What is asked » Can all of these lines be returned exactly?

Extracted data entries »
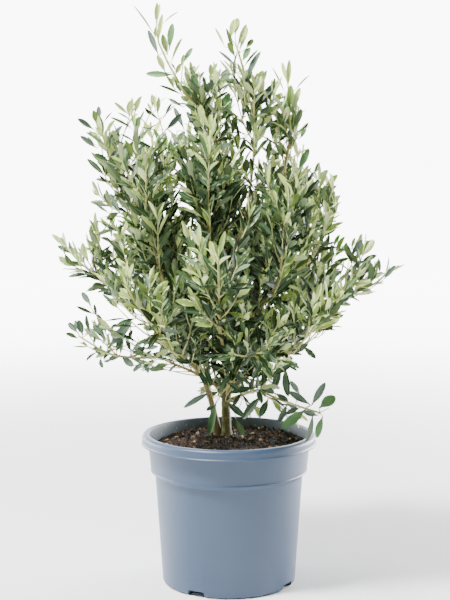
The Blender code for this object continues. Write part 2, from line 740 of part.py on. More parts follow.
    def grow_twig(self, root, along, across, reach, share):
        """One side twig, shortened until it fits, with a pair of leaves and a last leaf."""
        for attempt in range(TRIES):
            length = reach * self.rng.uniform(0.85, 1.1) * (1.0 - TWIG_TRY_SHRINK * attempt)
            angle = TWIG_ANGLE * self.rng.uniform(0.8, 1.15)
            swing = Matrix.Rotation(self.rng.uniform(-0.2, 0.2) * attempt, 3, along)
            way = (along * math.cos(angle) + swing @ across * math.sin(angle)).normalized()
            way = (way + Vector((0.0, 0.0, TWIG_RISE))).normalized()
            length = max(length, SHORTEST_TWIG)
            tip = root + way * length
            shrink = 1.0 - 0.25 * share
            index = self.add_twig(root, tip, TWIG_ROOT_RADIUS * shrink, TWIG_TIP_RADIUS * shrink, 0)
            if index is not None:
                size = 1.0 - (1.0 - STEM_LEAF_SIZE) * share
                self.leafy(root, tip, size, index, self.rng.uniform(0.0, math.pi))
                return


def in_crown(place):
    """Whether a point is inside the crown's outline, an oval at each height."""
    for low, high in zip(CROWN, CROWN[1:]):
        if low.height <= place.z <= high.height:
            share = (place.z - low.height) / (high.height - low.height)
            left, right, depth = (a + (b - a) * share for a, b in zip(low[1:], high[1:]))
            across = (place.x - (right - left) / 2) / ((right + left) / 2)
            return across**2 + ((place.y - CROWN_MIDDLE) / depth) ** 2 <= 1.0
    return False


def distance_to(place, axis):
    """Distance from a point to a chain of points."""
    best = math.inf
    for start, end in zip(axis, axis[1:]):
        along = end - start
        share = max(0.0, min(1.0, (place - start).dot(along) / along.length_squared))
        best = min(best, (place - start - along * share).length)
    return best


def grow_masses(plant, helpers):
    """Every mass of foliage, each on the tip of its limb."""
    axes = {}
    for mass in MASSES:
        path = plant.paths[mass.limb]
        along = (path[-1] - path[-2]).normalized()
        tip = Vector(mass.tip)
        start = path[-1] + along * GAP
        leaf = LEAF_LENGTH * (1.0 - LEAF_TIP_SHRINK) - LEAF_SINK
        up = (tip - start).normalized() + Vector((0.0, 0.0, MASS_END_RISE))
        end = tip - up.normalized() * leaf
        path = bend_path(start + along * MASS_JOINT_LENGTH, along, end, up)
        axes[mass.name] = [start] + path
    for number, mass in enumerate(MASSES):
        points = axes[mass.name]
        radii = taper(plant.radii[mass.limb][-1], MASS_TIP_RADIUS, len(points))
        for growth in range(GROWTHS):
            seed = SEED + number + growth * len(MASSES)
            grower = MassGrower(plant, mass, axes, helpers, seed)
            solid = grower.grow(points, radii)
            keep_piece_nearest(solid.data, points[0])
            remove_objects(helpers)
            if is_sound(solid.data):
                break
            bpy.data.objects.remove(solid, do_unlink=True)
        print(f"{mass.name}: growth {growth}, {grower.leaf_count} leaves")
        solid.data.materials.clear()
        solid.data.materials.append(plant.materials["foliage"])
        plant.blockers += grower.own


def remove_objects(collection):
    """Removes a collection's objects and their meshes."""
    for obj in list(collection.objects):
        mesh = obj.data
        bpy.data.objects.remove(obj, do_unlink=True)
        bpy.data.meshes.remove(mesh)


def main():
    """Builds the whole plant in its pot."""
    clear_scene()
    parts = bpy.data.collections.new("olive_bush")
    cutters = bpy.data.collections.new("olive_bush_cutters")
    helpers = bpy.data.collections.new("olive_bush_helpers")
    for collection in (parts, cutters, helpers):
        bpy.context.scene.collection.children.link(collection)
    materials = {name: make_material(name) for name in COLOURS}
    plant = Plant(parts, materials)
    for solid in (make_pot(parts, cutters), make_compost(parts)):
        solid.data.materials.append(materials[solid.name])
        plant.blockers.append(tree_of(solid.data))
    grow_limbs(plant)
    grow_masses(plant, helpers)
    for grown, _ in plant.grown:
        bpy.data.meshes.remove(grown)
    bpy.data.collections.remove(helpers)


if __name__ == "__main__":
    main()
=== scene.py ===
"""Looks of a young olive bush in its round nursery pot.

Metres, +Z up. The origin is the middle of the pot's flat underside, +X is the
right of the plant seen from its front, and +Y points to its back.
"""

from __future__ import annotations

import json
import logging
import math
import random
from dataclasses import dataclass, field
from enum import Enum
from typing import Any, NamedTuple, Sequence

import bmesh
import bpy
from bpy.types import ID, Collection, Material, Mesh, Node, NodeSocket, Object
from mathutils import Matrix, Vector, noise

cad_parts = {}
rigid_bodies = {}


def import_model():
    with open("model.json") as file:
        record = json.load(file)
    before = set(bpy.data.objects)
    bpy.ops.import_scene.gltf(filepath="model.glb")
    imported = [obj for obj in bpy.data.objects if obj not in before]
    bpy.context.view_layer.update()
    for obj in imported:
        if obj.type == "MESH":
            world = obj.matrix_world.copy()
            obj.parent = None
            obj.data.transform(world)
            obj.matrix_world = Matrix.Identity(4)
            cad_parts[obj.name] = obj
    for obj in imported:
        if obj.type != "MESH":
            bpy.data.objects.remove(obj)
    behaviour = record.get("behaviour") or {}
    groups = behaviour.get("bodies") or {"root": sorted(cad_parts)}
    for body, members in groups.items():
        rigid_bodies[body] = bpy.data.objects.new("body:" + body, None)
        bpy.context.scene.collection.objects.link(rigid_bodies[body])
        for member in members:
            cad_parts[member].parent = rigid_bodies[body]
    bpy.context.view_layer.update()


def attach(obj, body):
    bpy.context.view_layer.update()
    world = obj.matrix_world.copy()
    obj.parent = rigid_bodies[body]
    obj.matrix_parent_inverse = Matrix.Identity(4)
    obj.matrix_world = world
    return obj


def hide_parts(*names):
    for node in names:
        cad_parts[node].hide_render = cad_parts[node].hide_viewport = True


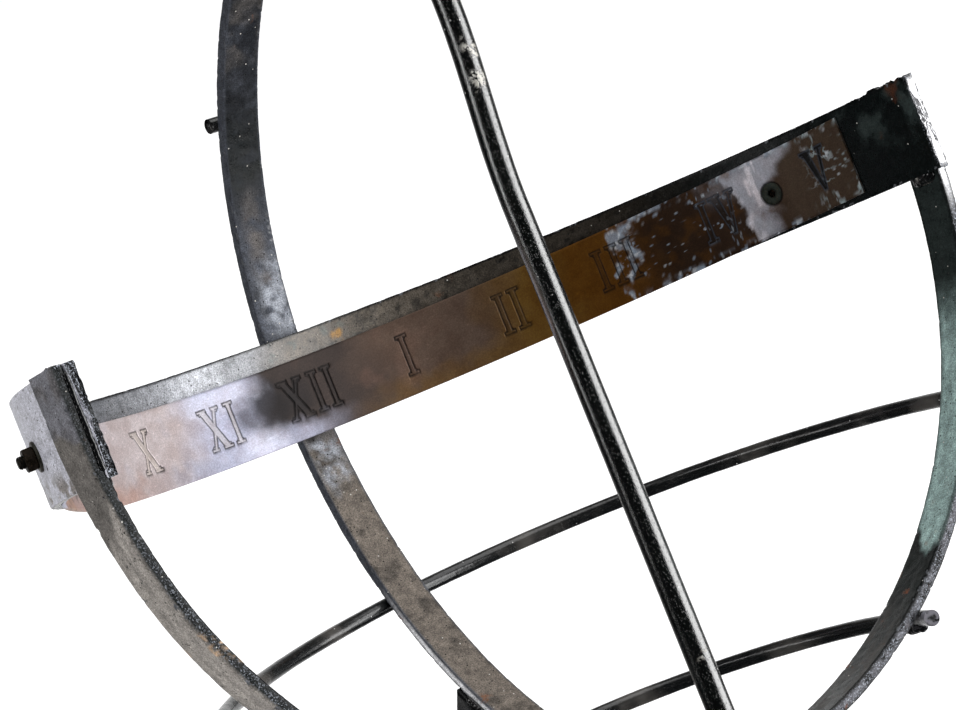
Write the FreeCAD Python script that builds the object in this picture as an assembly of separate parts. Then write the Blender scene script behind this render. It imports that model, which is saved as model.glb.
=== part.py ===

Exercise solution »
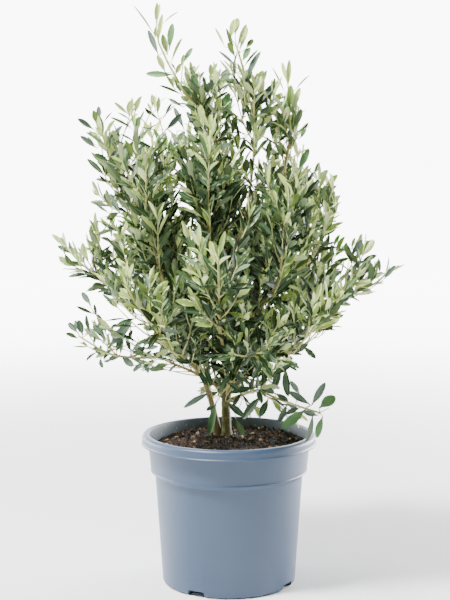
The Blender code for this object continues. Write part 2, from line 740 of part.py on. More parts follow.
    def grow_twig(self, root, along, across, reach, share):
        """One side twig, shortened until it fits, with a pair of leaves and a last leaf."""
        for attempt in range(TRIES):
            length = reach * self.rng.uniform(0.85, 1.1) * (1.0 - TWIG_TRY_SHRINK * attempt)
            angle = TWIG_ANGLE * self.rng.uniform(0.8, 1.15)
            swing = Matrix.Rotation(self.rng.uniform(-0.2, 0.2) * attempt, 3, along)
            way = (along * math.cos(angle) + swing @ across * math.sin(angle)).normalized()
            way = (way + Vector((0.0, 0.0, TWIG_RISE))).normalized()
            length = max(length, SHORTEST_TWIG)
            tip = root + way * length
            shrink = 1.0 - 0.25 * share
            index = self.add_twig(root, tip, TWIG_ROOT_RADIUS * shrink, TWIG_TIP_RADIUS * shrink, 0)
            if index is not None:
                size = 1.0 - (1.0 - STEM_LEAF_SIZE) * share
                self.leafy(root, tip, size, index, self.rng.uniform(0.0, math.pi))
                return


def in_crown(place):
    """Whether a point is inside the crown's outline, an oval at each height."""
    for low, high in zip(CROWN, CROWN[1:]):
        if low.height <= place.z <= high.height:
            share = (place.z - low.height) / (high.height - low.height)
            left, right, depth = (a + (b - a) * share for a, b in zip(low[1:], high[1:]))
            across = (place.x - (right - left) / 2) / ((right + left) / 2)
            return across**2 + ((place.y - CROWN_MIDDLE) / depth) ** 2 <= 1.0
    return False


def distance_to(place, axis):
    """Distance from a point to a chain of points."""
    best = math.inf
    for start, end in zip(axis, axis[1:]):
        along = end - start
        share = max(0.0, min(1.0, (place - start).dot(along) / along.length_squared))
        best = min(best, (place - start - along * share).length)
    return best


def grow_masses(plant, helpers):
    """Every mass of foliage, each on the tip of its limb."""
    axes = {}
    for mass in MASSES:
        path = plant.paths[mass.limb]
        along = (path[-1] - path[-2]).normalized()
        tip = Vector(mass.tip)
        start = path[-1] + along * GAP
        leaf = LEAF_LENGTH * (1.0 - LEAF_TIP_SHRINK) - LEAF_SINK
        up = (tip - start).normalized() + Vector((0.0, 0.0, MASS_END_RISE))
        end = tip - up.normalized() * leaf
        path = bend_path(start + along * MASS_JOINT_LENGTH, along, end, up)
        axes[mass.name] = [start] + path
    for number, mass in enumerate(MASSES):
        points = axes[mass.name]
        radii = taper(plant.radii[mass.limb][-1], MASS_TIP_RADIUS, len(points))
        for growth in range(GROWTHS):
            seed = SEED + number + growth * len(MASSES)
            grower = MassGrower(plant, mass, axes, helpers, seed)
            solid = grower.grow(points, radii)
            keep_piece_nearest(solid.data, points[0])
            remove_objects(helpers)
            if is_sound(solid.data):
                break
            bpy.data.objects.remove(solid, do_unlink=True)
        print(f"{mass.name}: growth {growth}, {grower.leaf_count} leaves")
        solid.data.materials.clear()
        solid.data.materials.append(plant.materials["foliage"])
        plant.blockers += grower.own


def remove_objects(collection):
    """Removes a collection's objects and their meshes."""
    for obj in list(collection.objects):
        mesh = obj.data
        bpy.data.objects.remove(obj, do_unlink=True)
        bpy.data.meshes.remove(mesh)


def main():
    """Builds the whole plant in its pot."""
    clear_scene()
    parts = bpy.data.collections.new("olive_bush")
    cutters = bpy.data.collections.new("olive_bush_cutters")
    helpers = bpy.data.collections.new("olive_bush_helpers")
    for collection in (parts, cutters, helpers):
        bpy.context.scene.collection.children.link(collection)
    materials = {name: make_material(name) for name in COLOURS}
    plant = Plant(parts, materials)
    for solid in (make_pot(parts, cutters), make_compost(parts)):
        solid.data.materials.append(materials[solid.name])
        plant.blockers.append(tree_of(solid.data))
    grow_limbs(plant)
    grow_masses(plant, helpers)
    for grown, _ in plant.grown:
        bpy.data.meshes.remove(grown)
    bpy.data.collections.remove(helpers)


if __name__ == "__main__":
    main()
=== scene.py ===
"""Looks of a young olive bush in its round nursery pot.

Metres, +Z up. The origin is the middle of the pot's flat underside, +X is the
right of the plant seen from its front, and +Y points to its back.
"""

from __future__ import annotations

import json
import logging
import math
import random
from dataclasses import dataclass, field
from enum import Enum
from typing import Any, NamedTuple, Sequence

import bmesh
import bpy
from bpy.types import ID, Collection, Material, Mesh, Node, NodeSocket, Object
from mathutils import Matrix, Vector, noise

cad_parts = {}
rigid_bodies = {}


def import_model():
    with open("model.json") as file:
        record = json.load(file)
    before = set(bpy.data.objects)
    bpy.ops.import_scene.gltf(filepath="model.glb")
    imported = [obj for obj in bpy.data.objects if obj not in before]
    bpy.context.view_layer.update()
    for obj in imported:
        if obj.type == "MESH":
            world = obj.matrix_world.copy()
            obj.parent = None
            obj.data.transform(world)
            obj.matrix_world = Matrix.Identity(4)
            cad_parts[obj.name] = obj
    for obj in imported:
        if obj.type != "MESH":
            bpy.data.objects.remove(obj)
    behaviour = record.get("behaviour") or {}
    groups = behaviour.get("bodies") or {"root": sorted(cad_parts)}
    for body, members in groups.items():
        rigid_bodies[body] = bpy.data.objects.new("body:" + body, None)
        bpy.context.scene.collection.objects.link(rigid_bodies[body])
        for member in members:
            cad_parts[member].parent = rigid_bodies[body]
    bpy.context.view_layer.update()


def attach(obj, body):
    bpy.context.view_layer.update()
    world = obj.matrix_world.copy()
    obj.parent = rigid_bodies[body]
    obj.matrix_parent_inverse = Matrix.Identity(4)
    obj.matrix_world = world
    return obj


def hide_parts(*names):
    for node in names:
        cad_parts[node].hide_render = cad_parts[node].hide_viewport = True


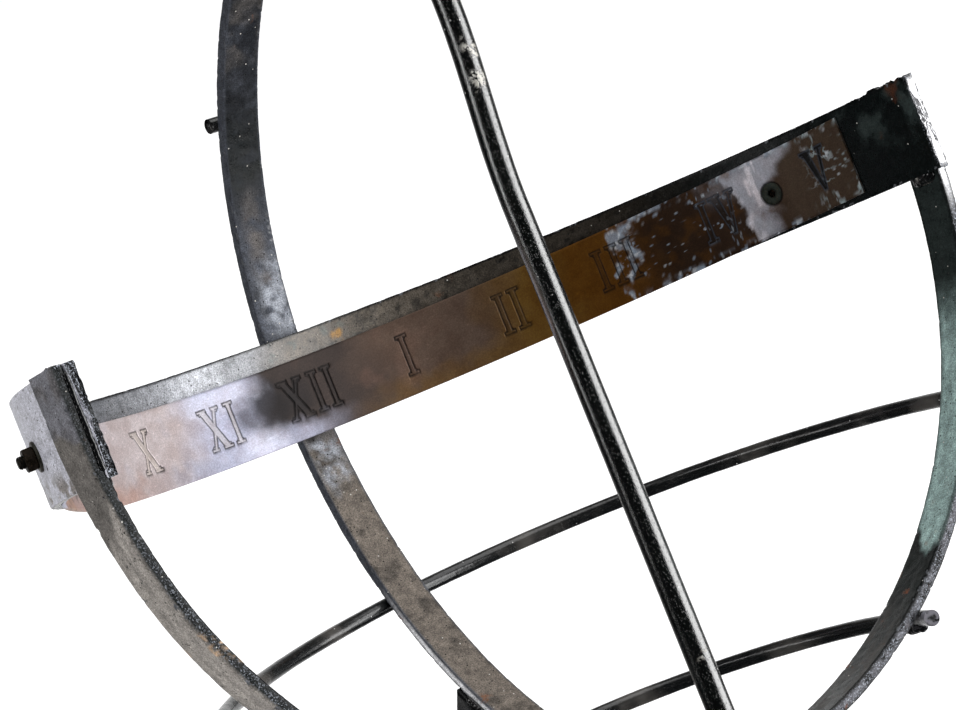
Write the FreeCAD Python script that builds the object in this picture as an assembly of separate parts. Then write the Blender scene script behind this render. It imports that model, which is saved as model.glb.
=== part.py ===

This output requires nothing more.